Football is a weekly party, a celebration of food, fun and point spreads. Baseball is a daily experience, a long novel that lasts 162 games plus a month of playoffs. Football is a short story, with one-tenth as many regular season games, and one-and-out playoffs.
Still, it’s October. The climax of the baseball season. The highlight of the long chase that began in the chill of February and concludes on brisk fall nights. Why aren’t more people watching?
The great American philosopher George Carlin died five years ago. Carlin, an avid sports fan, hosted the first-ever episode of ” Saturday Night Live” 39 years ago this month, and on that show he performed his great and insightful routine “Baseball and Football.”
He said the roots of the two sports indicate the reasons they are so different, noting that baseball is a “nineteenth-century pastoral game” while football is a “20th-century technological struggle.” The contrast is even more stark in the 21st century, George.
At the conclusion of the routine, Carlin offered a wonderful summary on the vast differences between the games: “… finally, the objectives of the two games are completely different:
“In football the object is for the quarterback, also known as the field general, to be on target with his aerial assault, riddling the defense by hitting his receivers with deadly accuracy in spite of the blitz, even if he has to use shotgun. With short bullet passes and long bombs, he marches his troops into enemy territory, balancing this aerial assault with a sustained ground attack that punches holes in the forward wall of the enemy’s defensive line.”
Carlin summed up the games with this classic close to his bit: “In baseball the object is to go home!

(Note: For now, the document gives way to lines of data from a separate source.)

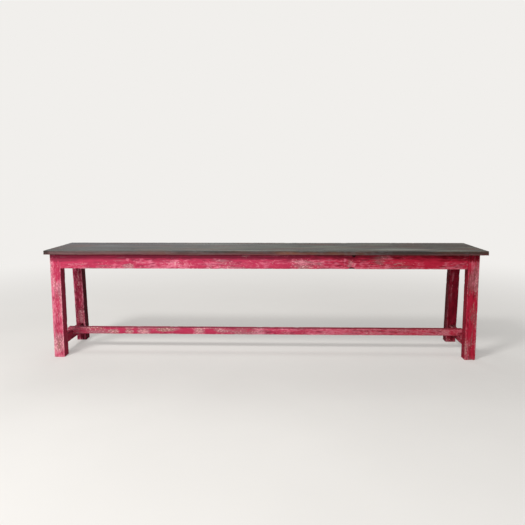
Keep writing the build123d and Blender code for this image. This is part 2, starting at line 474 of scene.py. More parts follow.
def ageing_tree() -> NodeTree:
    """The tree that turns a sharp board into a worn one, always inwards from the board's own box.

    Returns:
        The geometry tree.
    """
    inputs = {"Geometry": "Geometry", "Low corner": "Vector", "High corner": "Vector"}
    inputs |= numbers("Rounding", "Chips", "Ripple", "Unevenness", "Rake", "Rake top")
    inputs["Finish"] = "Material"
    tree = new_tree("aged board", Shape.GEOMETRY, inputs, {"Geometry": "Geometry"})
    w, given = tree.writer, tree.given
    place = w.get("GeometryNodeInputPosition", {})
    low, high = given["Low corner"], given["High corner"]
    grain = w.marked(Mark.GRAIN_AT, "FLOAT_VECTOR")
    crisp = w.marked(Mark.CRISP)
    soft = 1.0 - crisp

    x, y, z = w.split(w.least(place - low, high - place))
    arris = x + y + z - w.least(x, y, z) - w.most(x, y, z)

    def outward(radius: Term) -> tuple[Value, Value]:
        """Splits the way to each point in two, at the face of a core inside the board.

        Args:
            radius: How far inside the board the core's faces lie.

        Returns:
            The core's nearest point, and the way from there to a surface rounded by that radius.
        """
        inset = w.joined(radius, radius, radius)
        core = w.least(w.most(place, low + inset), high - inset)
        offset = place - core
        reach = w.most(*w.split(w.calc("ABSOLUTE", offset)))
        return core, w.calc("NORMALIZE", offset) * reach

    uneven = w.ramp(w.noise(grain, (7.0, 9.0, 9.0), 3.0), 0.3, 0.7, 0.5, 1.9)
    core, out = outward(given["Rounding"] * w.between(soft, 0.2, uneven))
    _, slope = outward(SLOPE_DEPTH)

    splinter = w.ramp(w.noise(grain, (38.0, 130.0, 130.0), 3.0), 0.53, 0.66)
    chip = w.ramp(arris, 0.0, CHIP_REACH, 1.0, 0.0) * soft * splinter
    furrow = w.ramp(w.noise(grain, (2.0, 55.0, 55.0)), 0.4, 0.75)
    hollow = w.ramp(w.noise(place, (3.0, 9.0, 9.0)), 0.42, 0.75)
    depth = chip * given["Chips"] + furrow * given["Ripple"] + hollow * given["Unevenness"]
    depth += w.marked(Mark.SCAR)
    x, y, z = w.split(core + out - slope * (depth / SLOPE_DEPTH))
    back = given["Rake"] * ((given["Rake top"] - z) / given["Rake top"]) * w.marked(Mark.LEAN)

    shape = w.stored(given["Geometry"], Mark.ARRIS, arris + crisp * CRISP_ARRIS)
    shape = w.stored(shape, Mark.CHIP, chip)
    moved = {"Geometry": shape, "Position": w.joined(x, y + back, z)}
    shape = w.get("GeometryNodeSetPosition", moved)
    shape = w.get("GeometryNodeSetShadeSmooth", {0: shape, "Shade Smooth": True})
    return tree.finished_piece(shape)


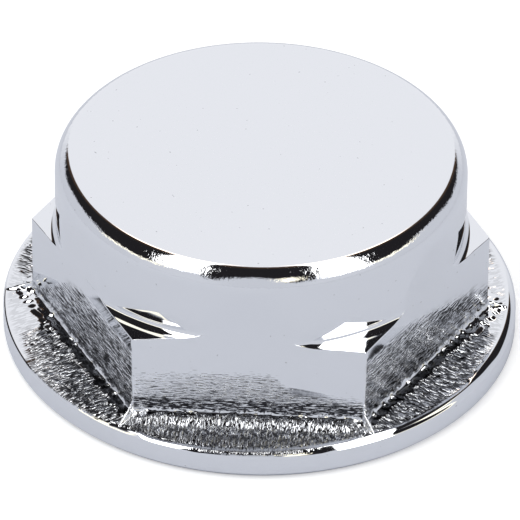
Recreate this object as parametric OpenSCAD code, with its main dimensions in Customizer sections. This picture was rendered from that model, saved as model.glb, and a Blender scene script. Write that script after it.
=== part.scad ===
// Cap nut: one turned and milled metal piece with a round flange, a hexagon that runs
// into a plain round crown, and a blind threaded bore that opens at the seat.
// All lengths are in millimetres. The origin is the centre of the seat face, +Z is up,
// and one flat of the hexagon faces -Y.

/* [Flange] */
// Diameter of the round flange
flange_d = 41.5; // [40:0.1:46]
// Height of the upright wall of the flange's rim
rim_h = 2.1; // [1.6:0.1:2.3]
// Chamfer on the rim's lower edge
seat_chamfer = 0.45; // [0.2:0.05:0.8]
// Radius on the rim's upper edge
rim_edge_r = 0.3; // [0.2:0.05:0.6]
// Slope of the turned shoulder between the rim and the hexagon's corners, in degrees
shoulder_slope = 40; // [30:1:46]
// Height of the milled land between the rim and the flats
land_h = 2.5; // [2.4:0.05:2.9]
// Thickness of the webs that the milling leaves between the flats and the shoulder
web_t = 0.4; // [0.2:0.05:0.8]

/* [Hexagon] */
// Width across the flats
across_flats = 32; // [31:0.1:32.6]
// Diameter across the turned corners
corner_d = 36.8; // [36:0.1:37]
// Height of the ledges on the corners above the seat
ledge_h = 9.4; // [8.4:0.1:11]
// Radius of the hollow foot between a flat and the land
foot_r = 0.4; // [0.2:0.05:0.8]
// Height at which the flats begin to run out into the crown
runout_z = 8.5; // [6:0.1:9]
// Radius of the arc in which the flats run out
runout_r = 38; // [24:1:60]

/* [Crown] */
// Diameter of the round crown
crown_d = 33.1; // [32.6:0.1:34]
// Overall height of the nut
nut_h = 16.75; // [15.5:0.05:19]
// Radius on the crown's upper edge
crown_edge_r = 1.5; // [0.8:0.1:2.5]
// How much smaller the crown's radius is at the ledges
neck_gap = 0.25; // [0.1:0.05:0.4]
// Height at which the crown reaches its full diameter
neck_z = 12.4; // [11.6:0.1:14]
// Radius of the hollow between a ledge and the crown
ledge_r = 0.6; // [0.3:0.05:0.9]

/* [Threaded bore] */
// Diameter of the bore at the thread's crests
bore_d = 23.92; // [20:0.02:25]
// Outer diameter of the thread
thread_d = 25; // [24:0.1:26]
// Thickness of the closed top over the bore
top_wall = 3.4; // [2.5:0.1:5]
// Length of the relief groove at the thread's inner end
relief_len = 1.8; // [1:0.1:3]
// Depth of the relief groove past the thread's outer diameter, on the radius
relief_gap = 0.1; // [0.05:0.05:0.3]
// Width of the entry chamfer past the thread's outer diameter, on the radius
entry_gap = 0.3; // [0.1:0.05:0.8]

/* [Hidden] */
$fn = 180;
flats = 6;
flange_r = flange_d / 2;
flat_a = across_flats / 2;
corner_r = corner_d / 2;
crown_r = crown_d / 2;
bore_r = bore_d / 2;
relief_r = thread_d / 2 + relief_gap;
entry_r = thread_d / 2 + entry_gap;
bore_end = nut_h - top_wall;
// Radius of the arc in which the crown narrows towards the ledges
neck_r = ((neck_z - ledge_h) ^ 2 + neck_gap ^ 2) / (2 * neck_gap);
// Centre of the rim's rounded edge, the end of its arc, and the shoulder's height at the corners
edge_centre = [flange_r - rim_edge_r, rim_h];
edge_end = edge_centre + rim_edge_r * [sin(shoulder_slope), cos(shoulder_slope)];
shoulder_h = edge_end[1] + (edge_end[0] - corner_r) * tan(shoulder_slope);
// Radius at which the shoulder meets the land
land_r = edge_end[0] - (land_h - edge_end[1]) / tan(shoulder_slope);
// Length past a face by which a cut clears it
clear = 1;

// Sector of a disc that rounds an outer corner at its own origin, up from +X by the angle turn
module round_corner(r, turn = 90) {
    intersection() {
        circle(r);
        polygon([[0, 0], [2 * r, 0], 2 * r * [cos(turn), sin(turn)]]);
    }
}

// Sharp inner corner less a quarter disc, with the corner at its own origin
module hollow_corner(r) {
    difference() {
        square(r);
        translate([r, r]) circle(r);
    }
}

// Half section of the flange: chamfered and rounded rim, and the shoulder up to the corners
module flange_section() {
    polygon([
        [0, 0],
        [flange_r - seat_chamfer, 0],
        [flange_r, seat_chamfer],
        [flange_r, rim_h],
        edge_centre,
        edge_end,
        [corner_r, shoulder_h],
        [0, shoulder_h]
    ]);
    translate(edge_centre) round_corner(rim_edge_r, 90 - shoulder_slope);
}

// Half section of the turned body that the hexagon is cut from
module body_section() {
    square([corner_r, ledge_h]);
}

// Half section of the crown: it narrows towards the ledges, and its upper edge is rounded
module crown_section() {
    wall_top = nut_h - crown_edge_r;
    translate([0, neck_z]) square([crown_r, wall_top - neck_z]);
    intersection() {
        translate([crown_r - neck_r, neck_z]) circle(neck_r, $fn = 720);
        square([crown_r, neck_z]);
    }
    square([crown_r - crown_edge_r, nut_h]);
    translate([crown_r - crown_edge_r, wall_top]) round_corner(crown_edge_r);
    translate([crown_r - neck_gap, ledge_h]) hollow_corner(ledge_r);
}

module turned_blank() {
    rotate_extrude() union() {
        flange_section();
        body_section();
        crown_section();
    }
}

// Section of the cutter for one flat: x is the distance from the axis, y the height.
// It leaves the land and the hollow foot, and runs out in an arc towards the crown.
module cutter_section() {
    reach = flange_r + clear - flat_a;
    translate([flat_a, land_h]) difference() {
        square([reach, runout_z - land_h]);
        hollow_corner(foot_r);
    }
    intersection() {
        translate([flat_a + runout_r, runout_z]) circle(runout_r, $fn = 1440);
        translate([flat_a, runout_z]) square([reach, nut_h - runout_z]);
    }
}

module flat_cutter() {
    rotate([90, 0, 0]) translate([0, 0, -flange_r]) linear_extrude(2 * flange_r) cutter_section();
}

// Thin webs of the turned shoulder that stand between the corners and the rim
module webs() {
    intersection() {
        rotate_extrude() polygon([
            [0, 0],
            [land_r, 0],
            [land_r, land_h],
            [flat_a, land_h + (land_r - flat_a) * tan(shoulder_slope)],
            [0, land_h + (land_r - flat_a) * tan(shoulder_slope)]
        ]);
        for (i = [0 : flats - 1])
            rotate([0, 0, -90 + (i + 0.5) * 360 / flats])
                translate([flat_a, -web_t / 2, land_h / 2])
                    cube([land_r - web_t / 2 - flat_a, web_t, ledge_h - land_h]);
    }
}

// Blind bore at the thread's crests, with an entry chamfer and a relief groove
module bore() {
    rotate_extrude() polygon([
        [0, -clear],
        [entry_r + clear, -clear],
        [bore_r, entry_r - bore_r],
        [bore_r, bore_end - relief_len],
        [relief_r, bore_end - relief_len],
        [relief_r, bore_end],
        [0, bore_end]
    ]);
}

module nut() {
    color([0.82, 0.83, 0.85]) difference() {
        union() {
            difference() {
                turned_blank();
                for (i = [0 : flats - 1]) rotate([0, 0, -90 + i * 360 / flats]) flat_cutter();
            }
            webs();
        }
        bore();
    }
}

nut();
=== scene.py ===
"""Looks of the cap nut: one chromed skin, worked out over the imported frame, in a plain pale studio."""
import math

import bpy
import numpy as np
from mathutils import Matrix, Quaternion, Vector


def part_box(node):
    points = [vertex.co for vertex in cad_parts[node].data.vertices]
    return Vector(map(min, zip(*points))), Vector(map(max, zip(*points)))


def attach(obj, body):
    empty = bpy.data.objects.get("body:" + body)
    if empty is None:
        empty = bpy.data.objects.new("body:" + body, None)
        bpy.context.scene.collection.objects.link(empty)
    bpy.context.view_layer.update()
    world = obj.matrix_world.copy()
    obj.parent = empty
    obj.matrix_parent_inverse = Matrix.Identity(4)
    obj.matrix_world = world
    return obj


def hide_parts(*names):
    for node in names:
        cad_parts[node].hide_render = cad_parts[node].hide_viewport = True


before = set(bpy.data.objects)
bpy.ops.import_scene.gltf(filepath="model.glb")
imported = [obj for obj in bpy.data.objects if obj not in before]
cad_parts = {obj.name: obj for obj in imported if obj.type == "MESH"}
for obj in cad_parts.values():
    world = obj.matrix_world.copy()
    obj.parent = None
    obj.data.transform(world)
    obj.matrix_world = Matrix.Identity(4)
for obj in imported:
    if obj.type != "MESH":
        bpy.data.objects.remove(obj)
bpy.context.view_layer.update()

# Sizes of the nut in millimetres. The frame gives the flange and the height.
MM = 0.001
nut_low, nut_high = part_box("nut")
FLANGE_R = (nut_high.x - nut_low.x) / 2 / MM
NUT_H = nut_high.z / MM
SEAT_CHAMFER = 0.45
RIM_H = 2.1
LAND_H = 2.5
SHOULDER_R = 20.44
SHOULDER_SLOPE = math.radians(40)
FLAT_A = 16.0
FOOT_R = 0.4
RUNOUT_H = 8.5
RUNOUT_R = 38.0
LEDGE_H = 9.4
CROWN_R = 16.55
NECK_H = 12.4
NECK_R = 18.125
CROWN_EDGE_R = 1.5
BORE_R = 11.96
THREAD_R = 12.5
PITCH = 1.0
ENTRY_R = 12.8
RELIEF_R = 12.6
RELIEF_LEN = 1.8
BORE_END = NUT_H - 3.4

# The photograph's view, fitted to the nut's outline and edges.
IMAGE_PX = 520
FOCAL_PX = 9000
CAMERA_LIFT = math.radians(37.05)
CAMERA_TURN = math.radians(2.8)
CAMERA_ROLL = math.radians(0.75)
CAMERA_AWAY = 0.7303
ORIGIN_PX = (259.3, 321.4)

# Columns round the nut: fine over the ground foot, coarser over the polished forms.
FINE, MIDDLE, COARSE, BORE = 864, 432, 192, 96
SECTOR = math.pi / 3
CORNER_CROWDING = 0.4
FLAT_STRIDE = 40.0
WEB_HALF = 0.12
FINE_TOP = 8.7
WAVY_TOP = 4.5

# The rim's rounded edge, the ground land and the ledges, in millimetres and degrees.
EDGE_LEAST = 0.18
EDGE_MORE = 0.62
EDGE_SIDE = math.radians(65)
LAND_FALL = 1.3
FRONT_BANK = 0.32
SIDE_BANK = 0.11
LEDGE_WIDTH = 1.24
LEDGE_TILT = 0.6

# The hollow behind the ledges: slopes in degrees, rising inward, at places past the ledge's width.
HOLLOW_PLACES = [-0.02, 0.06, 0.28, 0.85, 1.20]
HOLLOW_SLOPES = [6.5, 3, 3, 50, 97.5]


def column_angles(count):
    """Azimuths from -Y towards +X, closer together at the hexagon's corners than on its flats."""
    sectors = 6 * np.arange(count) / count
    part = sectors - np.floor(sectors)
    warped = part + CORNER_CROWDING * np.sin(2 * np.pi * part) / (2 * np.pi)
    return SECTOR * (np.floor(sectors) + warped)


def ease(x, low, high):
    """Cubic step from 0 at low to 1 at high, level at both ends."""
    t = np.clip((x - low) / (high - low), 0, 1)
    return t * t * (3 - 2 * t)


def arc(start, stop, rows):
    return np.linspace(start, stop, rows)[:, None]


def lesser(first, second, soft):
    """The smaller of two lengths, with the corner between them rounded over the length soft."""
    return (first + second - np.sqrt((first - second) ** 2 + soft**2)) / 2


def flat_place(turn, radius):
    """Number of the nearest flat, and the distances along that flat and out from the axis."""
    number = np.round(turn / SECTOR)
    off = turn - number * SECTOR
    return np.mod(number, 6), radius * np.sin(off), radius * np.cos(off)


def from_corner(turn):
    """Angle from the nearest corner of the hexagon."""
    return np.abs(np.mod(turn, SECTOR) - SECTOR / 2)


def hexagon_radius(turn, apothem, edge_r=0.17):
    """Polar radius of a hexagon whose corners are rounded by edge_r.

    On a flat it is apothem / cos(angle from the flat's middle). Round a corner it is the far
    side of a circle of radius edge_r that touches both flats.
    """
    off = from_corner(turn)
    straight = apothem / np.cos(SECTOR / 2 - off)
    centre = (apothem - edge_r) / math.cos(SECTOR / 2)
    inside = np.maximum(edge_r**2 - (centre * np.sin(off)) ** 2, 0)
    rounded = centre * np.cos(off) + np.sqrt(inside)
    reach = np.arctan2(edge_r / 2, centre + edge_r * math.cos(SECTOR / 2))
    return np.where(off > reach, straight, rounded)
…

And to be safe! — I hope I’ll be safe at home!”
I know I will be safe at home most of this month, watching the 10 teams that qualified for the postseason compete to see who claims the World Series. I would say the Red Sox are the favorite but keep an eye on the Cardinals.
If you can find time to tear yourself away from football, texting and reality TV, give baseball a try. It’s a wonderful way to pass the time.